Given task:
Write out the full listing again, exactly as it stands.

Available data:
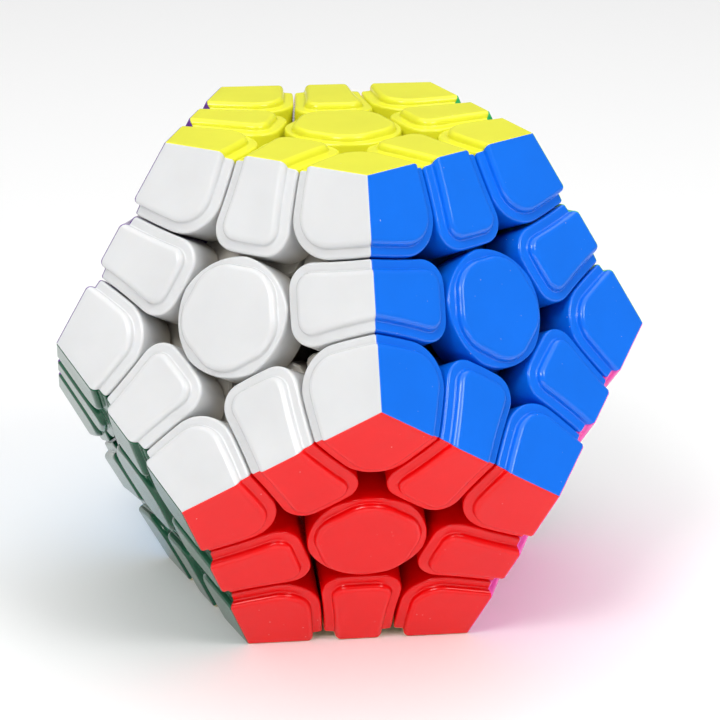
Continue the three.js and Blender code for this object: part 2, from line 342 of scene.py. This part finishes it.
def shell(kind):
    """(points, faces) of a closed shell, with a small bevel along each seam."""
    seams = len(kind.bearings)
    rays = kind.rays
    back = np.full(rays.shape, SEAM_WIDTH if seams else 0.0)
    sink = np.zeros(rays.shape)
    if seams:
        rays = np.concatenate([rays[:1], rays, rays[-1:]])
        back = np.concatenate([[0.0], back, [0.0]])
        sink = np.concatenate([[SEAM_DEPTH], sink, [SEAM_DEPTH]])
    inset, depth = profile().T[:, :, None]
    top = on_outline(kind, depth + sink, inset + sink, rays, back)
    walls = wall_rows(kind, depth[-1] + sink, rays, back)
    under = unit(ray_start(kind, FACE_DISTANCE)) * SHELL_FLOOR
    shares = np.linspace(0, 1, UNDERSIDE_ROWS + 2)[1:-1, None, None]
    floor = walls[-1] + (under - walls[-1]) * shares
    floor *= SHELL_FLOOR / np.linalg.norm(floor, axis=-1, keepdims=True)
    grid = np.concatenate([top, walls, floor])
    rows, columns = grid.shape[:2]
    points = [*grid.reshape(-1, 3), under]
    last = len(points) - 1

    def at(row, column):
        return row * columns + column % columns

    spans = columns - 1 if seams else columns
    faces = [
        (at(r, c), at(r, c + 1), at(r + 1, c + 1), at(r + 1, c))
        for r in range(rows - 1)
        for c in range(spans)
    ]
    faces += [(at(rows - 1, c), at(rows - 1, c + 1), last) for c in range(spans)]
    if not seams:
        faces.append(tuple(at(0, c) for c in range(columns)))
        return np.array(points), faces
    first_side = [at(r, 0) for r in range(rows)]
    last_side = [at(r, columns - 1) for r in range(rows)]
    rim = [at(0, c) for c in range(1, columns - 1)]
    if seams == 1:
        faces.append(tuple(rim))
        faces.append((rim[0], rim[-1], last_side[0], first_side[0]))
        faces.append((*first_side, last, *reversed(last_side)))
    else:
        peak, sunk = len(points), len(points) + 1
        points.append(ray_start(kind, FACE_DISTANCE, SEAM_WIDTH))
        points.append(ray_start(kind, FACE_DISTANCE - SEAM_DEPTH))
        faces.append((*rim, peak))
        faces.append((peak, rim[0], first_side[0], sunk))
        faces.append((peak, sunk, last_side[0], rim[-1]))
        faces.append((sunk, *first_side, last))
        faces.append((sunk, last, *reversed(last_side)))
    return np.array(points), faces


# ---- making pieces ----
def new_piece(name, points, faces, material, body, node):
    """A mesh piece that rides on a body and stands for a CAD node."""
    mesh = bpy.data.meshes.new(name)
    mesh.from_pydata([tuple(p) for p in points], [], faces)
    mesh.validate()
    work = bmesh.new()
    work.from_mesh(mesh)
    bmesh.ops.recalc_face_normals(work, faces=work.faces)
    work.to_mesh(mesh)
    work.free()
    mesh.shade_smooth()
    mesh.set_sharp_from_angle(angle=SHARP_ANGLE)
    mesh.materials.append(material)
    piece = bpy.data.objects.new(name, mesh)
    bpy.context.scene.collection.objects.link(piece)
    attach(piece, body)
    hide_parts(node)


def placed(points, axis, towards):
    """Points of a piece made about local +Z, turned to a face's axis."""
    return points @ turned_to(axis, towards).T + MIDDLE


def turned_solid(outline, facets):
    """(points, faces) of a [radius, height] outline turned about +Z. It starts and ends on the axis."""
    inner = outline[1:-1]
    turns = np.linspace(0, 2 * math.pi, facets, endpoint=False)
    points = [(r * math.cos(t), r * math.sin(t), h) for r, h in inner for t in turns]
    points += [(0, 0, outline[0][1]), (0, 0, outline[-1][1])]
    low, high = len(points) - 2, len(points) - 1
    top = (len(inner) - 1) * facets
    faces = []
    for i in range(facets):
        j = (i + 1) % facets
        faces.append((low, j, i))
        faces.append((high, top + i, top + j))
        for r in range(len(inner) - 1):
            a = r * facets
            faces.append((a + i, a + j, a + facets + j, a + facets + i))
    return np.array(points), faces


def ring_solid(outline, facets):
    """(points, faces) of a closed [radius, height] outline turned about +Z, clear of the axis."""
    turns = np.linspace(0, 2 * math.pi, facets, endpoint=False)
    points = [(r * math.cos(t), r * math.sin(t), h) for r, h in outline for t in turns]
    faces = []
    for r in range(len(outline)):
        a, b = r * facets, (r + 1) % len(outline) * facets
        for i in range(facets):
            j = (i + 1) % facets
            faces.append((a + i, a + j, b + j, b + i))
    return np.array(points), faces


def tube(path, radius, sides):
    """(points, faces) of a round wire along a path, closed at both ends."""
    path = np.array(path)
    tangents = np.gradient(path, axis=0)
    tangents /= np.linalg.norm(tangents, axis=1, keepdims=True)
    out = path.copy()
    out[:, 2] = 0
    normals = out - tangents * (out * tangents).sum(1, keepdims=True)
    normals /= np.linalg.norm(normals, axis=1, keepdims=True)
    sideways = np.cross(tangents, normals)
    turns = np.linspace(0, 2 * math.pi, sides, endpoint=False)
    rings = (
        path[:, None]
        + radius * np.cos(turns)[None, :, None] * normals[:, None]
        + radius * np.sin(turns)[None, :, None] * sideways[:, None]
    )
    points = rings.reshape(-1, 3)
    faces = [tuple(range(sides)), tuple(range(len(points) - sides, len(points)))]
    for k in range(len(path) - 1):
        for i in range(sides):
            j = (i + 1) % sides
            faces.append((k * sides + i, k * sides + j, (k + 1) * sides + j, (k + 1) * sides + i))
    return points, faces


# ---- the hidden works ----
def foot_reach(holds, clears, bearings, inset):
    """How far, as an angle, a foot reaches from its piece's direction at each bearing."""
    low, high = np.zeros(bearings.shape), np.full(bearings.shape, FOOT_REACH)
    for _ in range(HALVINGS):
        middle = (low + high) / 2
        points = np.stack(
            [np.sin(middle) * np.cos(bearings), np.sin(middle) * np.sin(bearings), np.cos(middle)], -1
        )
        gaps = [np.arccos(np.clip(points @ axis, -1, 1)) - FOOT_ANGLE for axis in holds]
        gaps += [FOOT_ANGLE - np.arccos(np.clip(points @ axis, -1, 1)) for axis in clears]
        beyond = np.max(gaps, axis=0) + inset > 0
        low, high = np.where(beyond, low, middle), np.where(beyond, middle, high)
    return low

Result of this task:
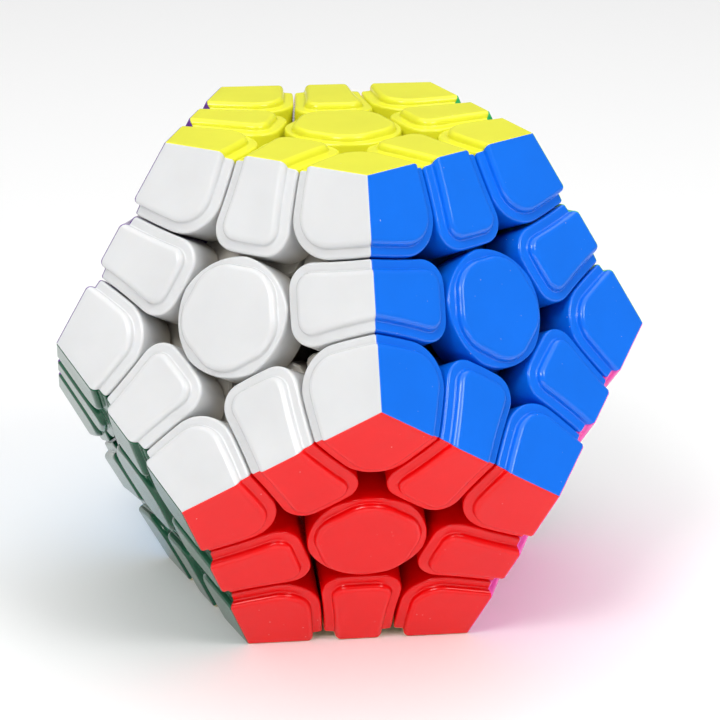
Continue the three.js and Blender code for this object: part 2, from line 342 of scene.py. This part finishes it.
def shell(kind):
    """(points, faces) of a closed shell, with a small bevel along each seam."""
    seams = len(kind.bearings)
    rays = kind.rays
    back = np.full(rays.shape, SEAM_WIDTH if seams else 0.0)
    sink = np.zeros(rays.shape)
    if seams:
        rays = np.concatenate([rays[:1], rays, rays[-1:]])
        back = np.concatenate([[0.0], back, [0.0]])
        sink = np.concatenate([[SEAM_DEPTH], sink, [SEAM_DEPTH]])
    inset, depth = profile().T[:, :, None]
    top = on_outline(kind, depth + sink, inset + sink, rays, back)
    walls = wall_rows(kind, depth[-1] + sink, rays, back)
    under = unit(ray_start(kind, FACE_DISTANCE)) * SHELL_FLOOR
    shares = np.linspace(0, 1, UNDERSIDE_ROWS + 2)[1:-1, None, None]
    floor = walls[-1] + (under - walls[-1]) * shares
    floor *= SHELL_FLOOR / np.linalg.norm(floor, axis=-1, keepdims=True)
    grid = np.concatenate([top, walls, floor])
    rows, columns = grid.shape[:2]
    points = [*grid.reshape(-1, 3), under]
    last = len(points) - 1

    def at(row, column):
        return row * columns + column % columns

    spans = columns - 1 if seams else columns
    faces = [
        (at(r, c), at(r, c + 1), at(r + 1, c + 1), at(r + 1, c))
        for r in range(rows - 1)
        for c in range(spans)
    ]
    faces += [(at(rows - 1, c), at(rows - 1, c + 1), last) for c in range(spans)]
    if not seams:
        faces.append(tuple(at(0, c) for c in range(columns)))
        return np.array(points), faces
    first_side = [at(r, 0) for r in range(rows)]
    last_side = [at(r, columns - 1) for r in range(rows)]
    rim = [at(0, c) for c in range(1, columns - 1)]
    if seams == 1:
        faces.append(tuple(rim))
        faces.append((rim[0], rim[-1], last_side[0], first_side[0]))
        faces.append((*first_side, last, *reversed(last_side)))
    else:
        peak, sunk = len(points), len(points) + 1
        points.append(ray_start(kind, FACE_DISTANCE, SEAM_WIDTH))
        points.append(ray_start(kind, FACE_DISTANCE - SEAM_DEPTH))
        faces.append((*rim, peak))
        faces.append((peak, rim[0], first_side[0], sunk))
        faces.append((peak, sunk, last_side[0], rim[-1]))
        faces.append((sunk, *first_side, last))
        faces.append((sunk, last, *reversed(last_side)))
    return np.array(points), faces


# ---- making pieces ----
def new_piece(name, points, faces, material, body, node):
    """A mesh piece that rides on a body and stands for a CAD node."""
    mesh = bpy.data.meshes.new(name)
    mesh.from_pydata([tuple(p) for p in points], [], faces)
    mesh.validate()
    work = bmesh.new()
    work.from_mesh(mesh)
    bmesh.ops.recalc_face_normals(work, faces=work.faces)
    work.to_mesh(mesh)
    work.free()
    mesh.shade_smooth()
    mesh.set_sharp_from_angle(angle=SHARP_ANGLE)
    mesh.materials.append(material)
    piece = bpy.data.objects.new(name, mesh)
    bpy.context.scene.collection.objects.link(piece)
    attach(piece, body)
    hide_parts(node)


def placed(points, axis, towards):
    """Points of a piece made about local +Z, turned to a face's axis."""
    return points @ turned_to(axis, towards).T + MIDDLE


def turned_solid(outline, facets):
    """(points, faces) of a [radius, height] outline turned about +Z. It starts and ends on the axis."""
    inner = outline[1:-1]
    turns = np.linspace(0, 2 * math.pi, facets, endpoint=False)
    points = [(r * math.cos(t), r * math.sin(t), h) for r, h in inner for t in turns]
    points += [(0, 0, outline[0][1]), (0, 0, outline[-1][1])]
    low, high = len(points) - 2, len(points) - 1
    top = (len(inner) - 1) * facets
    faces = []
    for i in range(facets):
        j = (i + 1) % facets
        faces.append((low, j, i))
        faces.append((high, top + i, top + j))
        for r in range(len(inner) - 1):
            a = r * facets
            faces.append((a + i, a + j, a + facets + j, a + facets + i))
    return np.array(points), faces


def ring_solid(outline, facets):
    """(points, faces) of a closed [radius, height] outline turned about +Z, clear of the axis."""
    turns = np.linspace(0, 2 * math.pi, facets, endpoint=False)
    points = [(r * math.cos(t), r * math.sin(t), h) for r, h in outline for t in turns]
    faces = []
    for r in range(len(outline)):
        a, b = r * facets, (r + 1) % len(outline) * facets
        for i in range(facets):
            j = (i + 1) % facets
            faces.append((a + i, a + j, b + j, b + i))
    return np.array(points), faces


def tube(path, radius, sides):
    """(points, faces) of a round wire along a path, closed at both ends."""
    path = np.array(path)
    tangents = np.gradient(path, axis=0)
    tangents /= np.linalg.norm(tangents, axis=1, keepdims=True)
    out = path.copy()
    out[:, 2] = 0
    normals = out - tangents * (out * tangents).sum(1, keepdims=True)
    normals /= np.linalg.norm(normals, axis=1, keepdims=True)
    sideways = np.cross(tangents, normals)
    turns = np.linspace(0, 2 * math.pi, sides, endpoint=False)
    rings = (
        path[:, None]
        + radius * np.cos(turns)[None, :, None] * normals[:, None]
        + radius * np.sin(turns)[None, :, None] * sideways[:, None]
    )
    points = rings.reshape(-1, 3)
    faces = [tuple(range(sides)), tuple(range(len(points) - sides, len(points)))]
    for k in range(len(path) - 1):
        for i in range(sides):
            j = (i + 1) % sides
            faces.append((k * sides + i, k * sides + j, (k + 1) * sides + j, (k + 1) * sides + i))
    return points, faces


# ---- the hidden works ----
def foot_reach(holds, clears, bearings, inset):
    """How far, as an angle, a foot reaches from its piece's direction at each bearing."""
    low, high = np.zeros(bearings.shape), np.full(bearings.shape, FOOT_REACH)
    for _ in range(HALVINGS):
        middle = (low + high) / 2
        points = np.stack(
            [np.sin(middle) * np.cos(bearings), np.sin(middle) * np.sin(bearings), np.cos(middle)], -1
        )
        gaps = [np.arccos(np.clip(points @ axis, -1, 1)) - FOOT_ANGLE for axis in holds]
        gaps += [FOOT_ANGLE - np.arccos(np.clip(points @ axis, -1, 1)) for axis in clears]
        beyond = np.max(gaps, axis=0) + inset > 0
        low, high = np.where(beyond, low, middle), np.where(beyond, middle, high)
    return low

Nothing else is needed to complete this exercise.